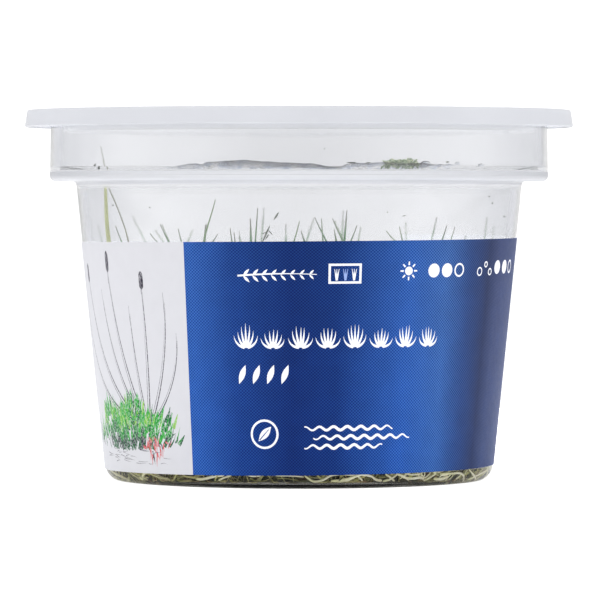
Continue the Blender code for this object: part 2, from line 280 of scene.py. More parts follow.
# The gel's edge, and the water and the scrap of leaf on the ledge
GEL_CLIMB = 0.0009
WATER_STEPS = 480
SCRAP_LENGTH = 0.0060
SCRAP_LEAFLETS = 150
LEAFLET_RADII = (0.00010, 0.00020, 0.00020, 0.00014, 0.00004)

# How strongly light bends. Where gel wets the plastic, it bends by the ratio of the two
WATER_IOR = 1.33
GEL_IOR = 1.34
WETTED_IOR = 1.03
THIN_SHEET_IOR = 1.0002
FOOT_IOR = 1.18

# Heights where the cup's materials meet: the moulded shoulder and rim are milky
BODY_SHADE_LOW = 0.0545
FADE_LOW = 0.0554
FADE_TOP = 0.0563
# The height of a painted dark line on the shoulder, for the ledge seen through it
PAINTED_LEDGE_LINE = 0.0581
MILKY_TOP = 0.0588
HAZY_TOP = 0.0591
COLLAR_MILKY_LOW = 0.0676
FOOT_TOP = LABEL_BOTTOM + 0.0008

# Colours of the plastic
CLEAR_LIGHT, CLEAR_DARK = (0.93, 0.935, 0.95, 1.0), (0.88, 0.885, 0.905, 1.0)
MILKY_LIGHT, MILKY_DARK = (0.75, 0.76, 0.795, 1.0), (0.71, 0.72, 0.755, 1.0)
# The foot's lowest edge is near-black: a painted shadow where the cup meets the floor
FOOT_SHADOW_LIGHT, FOOT_SHADOW_DARK = (0.035, 0.035, 0.028, 1.0), (0.02, 0.02, 0.016, 1.0)

# The numbers of the materials of the cup, the lid and the gel
CLEAR, MILKY, HAZY, WETTED, FOOT, FADING, MILKY_PAINTED_GLOW, PAINTED_FOOT_SHADOW, UNDER_WATER = range(9)
CENTRE_PANEL, FLANGE, PLUG, SKIRT_INSIDE = range(4)
WET_TOP, AT_THE_WALL = range(2)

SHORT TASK
Extract each line of the material exactly as it stands.

FINISHED EXERCISE
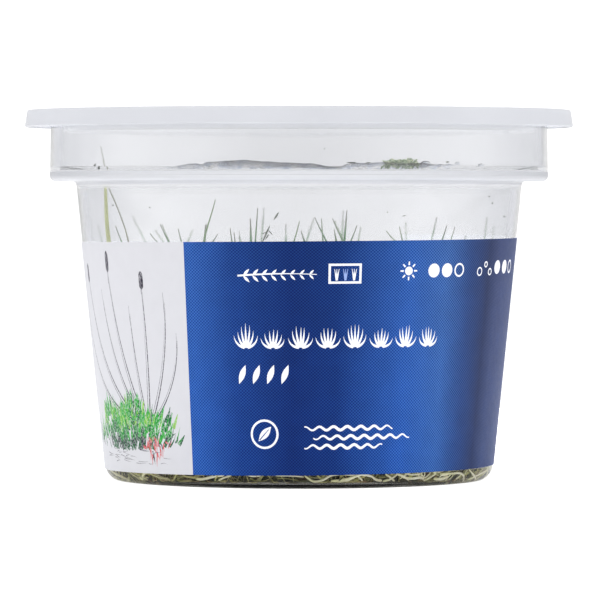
Continue the Blender code for this object: part 2, from line 280 of scene.py. More parts follow.
# The gel's edge, and the water and the scrap of leaf on the ledge
GEL_CLIMB = 0.0009
WATER_STEPS = 480
SCRAP_LENGTH = 0.0060
SCRAP_LEAFLETS = 150
LEAFLET_RADII = (0.00010, 0.00020, 0.00020, 0.00014, 0.00004)

# How strongly light bends. Where gel wets the plastic, it bends by the ratio of the two
WATER_IOR = 1.33
GEL_IOR = 1.34
WETTED_IOR = 1.03
THIN_SHEET_IOR = 1.0002
FOOT_IOR = 1.18

# Heights where the cup's materials meet: the moulded shoulder and rim are milky
BODY_SHADE_LOW = 0.0545
FADE_LOW = 0.0554
FADE_TOP = 0.0563
# The height of a painted dark line on the shoulder, for the ledge seen through it
PAINTED_LEDGE_LINE = 0.0581
MILKY_TOP = 0.0588
HAZY_TOP = 0.0591
COLLAR_MILKY_LOW = 0.0676
FOOT_TOP = LABEL_BOTTOM + 0.0008

# Colours of the plastic
CLEAR_LIGHT, CLEAR_DARK = (0.93, 0.935, 0.95, 1.0), (0.88, 0.885, 0.905, 1.0)
MILKY_LIGHT, MILKY_DARK = (0.75, 0.76, 0.795, 1.0), (0.71, 0.72, 0.755, 1.0)
# The foot's lowest edge is near-black: a painted shadow where the cup meets the floor
FOOT_SHADOW_LIGHT, FOOT_SHADOW_DARK = (0.035, 0.035, 0.028, 1.0), (0.02, 0.02, 0.016, 1.0)

# The numbers of the materials of the cup, the lid and the gel
CLEAR, MILKY, HAZY, WETTED, FOOT, FADING, MILKY_PAINTED_GLOW, PAINTED_FOOT_SHADOW, UNDER_WATER = range(9)
CENTRE_PANEL, FLANGE, PLUG, SKIRT_INSIDE = range(4)
WET_TOP, AT_THE_WALL = range(2)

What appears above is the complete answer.